The show works because it never relies solely on the gimmick. Instead, it builds emotional credibility around its protagonist, using football as a vehicle for personal reinvention. Its accessibility has helped it connect with audiences beyond traditional sports fans.


8. Blue Mountain State (2010–2011)

Loud, crude, and unapologetically exaggerated, Blue Mountain State dives headfirst into the excesses of college football culture. Centered on backup quarterback Alex Moran and the Goats of Blue Mountain State University, the series embraces chaos, hazing rituals, and locker-room absurdity.

Beneath the outrageous humor is a surprisingly accurate depiction of team hierarchies, peer pressure, and the emotional immaturity that often defines young athletes. Its cult following speaks to how effectively it captured a version of college football rarely shown elsewhere.


7. The League (2009–2015)

Rather than focusing on players, The League turns its attention to fans and obsession. The series revolves around a group of friends whose fantasy football league dominates their lives, relationships, and moral boundaries.

The brilliance of the show lies in its improvisational style and sharp understanding of competitive friendship. Football exists mostly through stats, trash talk, and emotional meltdowns, making the series instantly relatable to anyone who has ever taken fantasy sports too seriously.


6. American Sports Story: Aaron Hernandez (2024–Present)

This anthology series takes a darker approach to football storytelling. Its first season chronicles the rise and fall of Aaron Hernandez, tracing his journey from promising athlete to convicted murderer.

Rather than glorifying the sport, the series interrogates its failures. It examines fame, trauma, institutional neglect, and the crushing pressures placed on young athletes. Few football shows have confronted the sport’s consequences with such seriousness and depth.


5. Coach (1989–1997)

Coach blends traditional sitcom humor with the rhythms of college football. Craig T. Nelson’s Hayden Fox is gruff, stubborn, and deeply human, embodying the contradictions of leadership in sports.

The show succeeds by balancing football strategy with domestic life, showing how coaching affects marriages, friendships, and personal identity. Its warmth and accessibility helped bring football storytelling into mainstream family television.


4. Colin in Black & White (2021)

This limited series explores the formative years of Colin Kaepernick, focusing on race, belonging, and self-discovery. Football is present throughout, but it functions as a discipline that shapes character rather than the sole narrative focus.

By allowing Kaepernick to tell his own story, the series offers a rare perspective on how personal identity and athletic development intersect. It stands out for using football to address broader cultural and social realities.


3. Ballers (2015–2019)

Ballers shifts the spotlight from the field to the business of football. Following a former player turned financial manager, the series explores wealth, power, exploitation, and image management in professional sports.

The show’s appeal lies in its portrayal of what happens after the cheers fade.

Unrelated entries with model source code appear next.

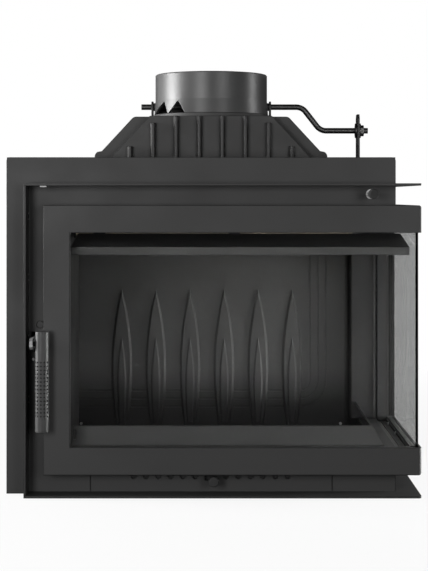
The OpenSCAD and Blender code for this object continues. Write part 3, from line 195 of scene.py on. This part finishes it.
floor_paint = bpy.data.materials.new("floor_paint")
floor_paint.use_nodes = True
tree = floor_paint.node_tree
tree.nodes.clear()
seen = background_rays(tree)
glow = tree.nodes.new("ShaderNodeEmission")
glow.inputs["Color"].default_value = WHITE
glow.inputs["Strength"].default_value = 1
shade = tree.nodes.new("ShaderNodeMapRange")
shade.inputs["To Min"].default_value = DARK_FLOOR
shade.inputs["To Max"].default_value = LIGHT_FLOOR
tree.links.new(seen, shade.inputs["Value"])
matt = tree.nodes.new("ShaderNodeBsdfDiffuse")
tree.links.new(shade.outputs[0], matt.inputs["Color"])
around = tree.nodes.new("ShaderNodeVectorMath")
around.operation = "LENGTH"
tree.links.new(tree.nodes.new("ShaderNodeTexCoord").outputs["Object"], around.inputs[0])
fade = tree.nodes.new("ShaderNodeMapRange")
fade.inputs["From Min"].default_value, fade.inputs["From Max"].default_value = SHADOW_REACH
fade.inputs["To Min"].default_value, fade.inputs["To Max"].default_value = GLOW_SHARE
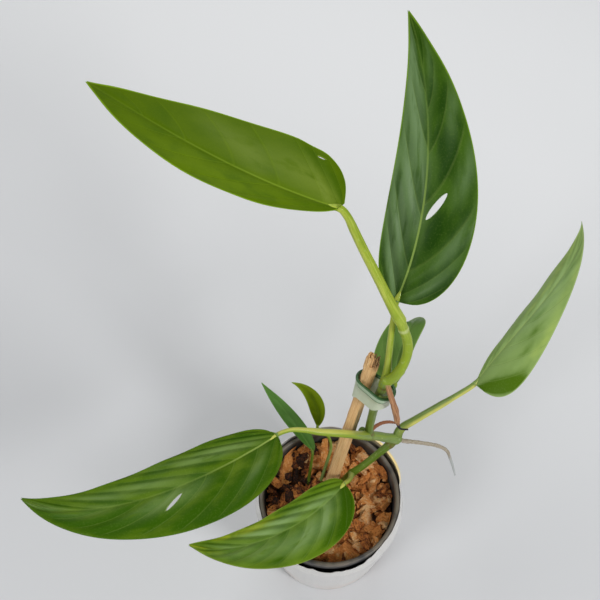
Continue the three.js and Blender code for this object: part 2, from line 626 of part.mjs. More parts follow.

Contracts, injuries, loyalty, and personal downfall take center stage, revealing how football shapes lives long after the final whistle.


2. All American (2018–Present)

Inspired by a true story, All American follows a high school football star navigating two very different worlds. The series excels at character development, focusing on family, community, and systemic inequality.

Football provides the stakes, but the heart of the show lies in its exploration of adolescence, loyalty, and ambition. Its emotional storytelling and cultural relevance have made it one of the most enduring modern football dramas.


1. Friday Night Lights (2006–2011)

No football series has captured the soul of the sport quite like Friday Night Lights. Set in a Texas town where high school football defines identity, the show blends raw athletic realism with deeply human storytelling.

Its characters feel lived-in and universal. Victories are fragile, losses are devastating, and every game carries emotional weight far beyond the scoreboard. The series set a benchmark for sports television by proving that football stories could be intimate, literary, and emotionally profound.

From small-town fields to fantasy leagues and professional empires, these shows demonstrate why football remains such a powerful storytelling engine. Whether through comedy, tragedy, or character-driven drama, each series reveals a different truth about the sport and the people who live for it.